Enquanto faziam a colheita, conversavam, contavam histórias e comentavam coisas de suas vidas, o que deixava a tarefa mais leve. Então, uma delas constatou algo que todas já tinham percebido: já não havia umbuzeiros jovens onde elas costumavam ir. As árvores eram sempre as mesmas, todas adultas, as mesmas de onde elas colhiam as frutas desde que eram meninas.
Aquele era um sinal claro que a vegetação não estava se renovando.
Ninguém sabe ou não lembra quem eram as mulheres ou onde isso teria acontecido – há quem diga que foi em Sento Sé, outros falam em Canudos, Jeremoabo ou Uauá. Confira reportagem do jornalista Inácio França/Marco Zero na integra Aqui.
Na verdade, quem foi e onde foi já deixaram de ser informações essenciais. O que importa é o que aconteceu depois que essa história passou a correr solta na zona rural do lado baiano do sertão do São Francisco. Fato ou ficção, o relato impulsionou, há 15 anos, o surgimento do recaatingamento, uma técnica até então inédita de conservação e recuperação de áreas degradadas da caatinga.
Para recaatingar uma área é preciso cercá-la para impedir que bodes, ovelhas e gado bovino a usem como pasto, possibilitando que a vegetação cresça sem o risco de ser devorada pelos animais de criação. Para dar certo, o terreno tem de permanecer fechado por anos. Por escrito, parece fácil, mas, na prática, um cercamento desses esbarra tanto na tradição quanto nos interesses econômicos dos próprios agricultores.

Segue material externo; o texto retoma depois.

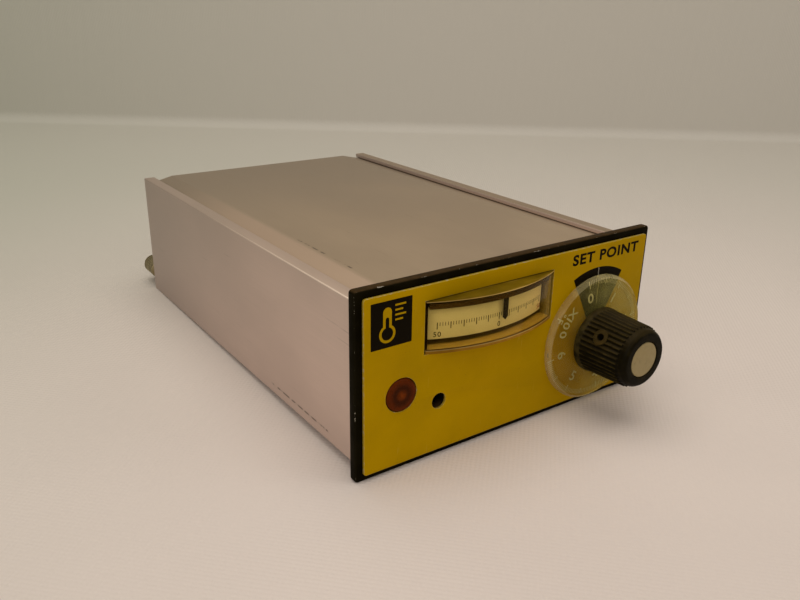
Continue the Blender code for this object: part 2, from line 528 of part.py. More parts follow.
def build_rear():
    side = REAR_REBATE - 0.4
    under = COVER_TOP_DROP + COVER_SHEET + 0.35
    edge = CASE_TOP - LEDGE_DROP
    half = [(COVER_CREASE, CASE_TOP - under), (COVER_FOLD, edge), (side, edge)]
    upper = [(-x, z) for x, z in half[::-1]] + half
    outline = upper + [(x, mirror_z(z)) for x, z in upper[::-1]]
    places = case_screw_places()
    ears = [(-EAR_X, BLOCK_MIDDLE), (EAR_X, BLOCK_MIDDLE)]
    holes = [circle(centre, SCREW_HOLE, 20) for centre in places + ears]
    prism("rear_panel", [outline] + holes, REAR_FRONT, CASE_DEPTH, "cover_grey")

    back = CASE_DEPTH + GAP
    for number, centre in enumerate((places[1], places[3]), 1):
        pan_screw(f"rear_screw_{number}", centre, REAR_SCREW_TIP, back)
    tip, neck, end = REAR_SCREW_TIP, back + THUMB_NECK_LENGTH, CASE_DEPTH + THUMBSCREW_REACH
    for number, centre in enumerate((places[0], places[2]), 1):
        turned(f"rear_thumbscrew_{number}", centre, [
            (0, tip), (SCREW_RADIUS, tip), (SCREW_RADIUS, back), (THUMB_NECK, back), (THUMB_NECK, neck),
            (THUMB_RADIUS, neck + 0.8), (THUMB_RADIUS, end - 1.4), (THUMB_RADIUS - 1.3, end), (0, end)],
            "aluminium", steps=32)


def build_terminals():
    back = CASE_DEPTH + GAP
    base, tip = back + BLOCK_BASE, back + BLOCK_BARRIER
    reach, beyond = EAR_X + BLOCK_END, back + BLOCK_BASE + OVERSHOOT
    comb = [(-reach, back), (-reach, base)]
    for i in range(TERMINALS + 1):
        x = (i - TERMINALS / 2) * TERMINAL_PITCH
        left, right = x - BARRIER / 2, x + BARRIER / 2
        comb += [(left, base), (left, tip), (right, tip), (right, base)]
    comb += [(reach, base), (reach, back)]
    block = prism("terminal_block", [comb[::-1]], BLOCK_BOTTOM, BLOCK_TOP, "brown_phenolic", upright=True)
    for number, x in enumerate((-EAR_X, EAR_X), 1):
        centre = (x, BLOCK_MIDDLE)
        drill(block, f"ear_{number}", centre, SCREW_HOLE, back - OVERSHOOT, beyond, 20)
        pan_screw(f"terminal_block_screw_{number}", centre, BLOCK_SCREW_TIP, base + GAP)
    floor = back + TERMINAL_FLOOR
    for number in range(1, TERMINALS + 1):
        centre = ((number - (TERMINALS + 1) / 2) * TERMINAL_PITCH, BLOCK_MIDDLE + TERMINAL_RAISE)
        drill(block, f"terminal_{number}", centre, SCREW_HOLE, floor, beyond, 16)
        pan_screw(f"terminal_screw_{number}", centre, floor + 0.4, base + GAP, "brass", TERMINAL_HEAD,
                  TERMINAL_HEAD_THICK)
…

Dois agricultores, representantes de duas gerações diferentes, explicam que a maior dificuldade é “conseguir dialogar com o pensamento individualista”, como resume Alcides Peixinho do Nascimento, de 70 anos, provavelmente a principal liderança dos agricultores naquela região da Bahia. Ao seu lado, Jair Cardoso de Matos, de 25 anos, que se define sem hesitar como um discípulo de seu Alcides, emenda: “quem mais reclama é que mais tem área cercada para fazer sua própria reserva enquanto seus animais estão soltos no fundo de pasto da comunidade”.
A diferença de idade não é entrave. Os dois trabalham juntos nos cuidados dos 52 hectares que estão isolados há nove anos, encravados nos mais de 2.570 hectares do fundo de pasto da comunidade de Ouricuri, no município de Uauá. A área se tornou uma referência de recaatingamento bem sucedido na região.
Aqui, é necessário entender o que significa “fundo de pasto”, pois sua existência é fundamental para os bons resultados do recaatingamento:
Os fundos de pasto são terras devolutas, pertencentes ao poder público, usadas por comunidades tradicionais como pastagem por seus rebanhos. Animais de dezenas de famílias pastam juntos, sem cercas ou currais. Esta prática nasceu na Bahia, onde foi regulamentada por uma lei estadual de 2013, o que garantiu “a concessão de direito real de uso das terras públicas estaduais, rurais e devolutas, ocupadas tradicionalmente, de forma coletiva, pelas comunidades”.
A regulamentação, assinada pelo então governador Jaques Wagner (PT), consolidou o direito dos pequenos produtores rurais sobre áreas que sofrem ameaças de grandes fazendeiros, empresas de energia eólica e mineradoras. No entanto, a lei garante a sobrevivência de outros aspectos do modo de vida dos sertanejos baianos, relacionados às relações solidárias entre vizinhos e tradições culturais.
O fundo de pasto não existe nos outros estados do Nordeste, onde predomina a criação de animais soltos no pasto.
A área fechada para recaatingar, portanto, não é propriedade privada de uma família específica, faz parte do território gerido e usado coletivamente. Por isso, a resistência de alguns, afinal fechar parte do fundo de pasto, reduz o território por onde cabras, bodes, ovelhas, carneiros e reses perambulam para se alimentar.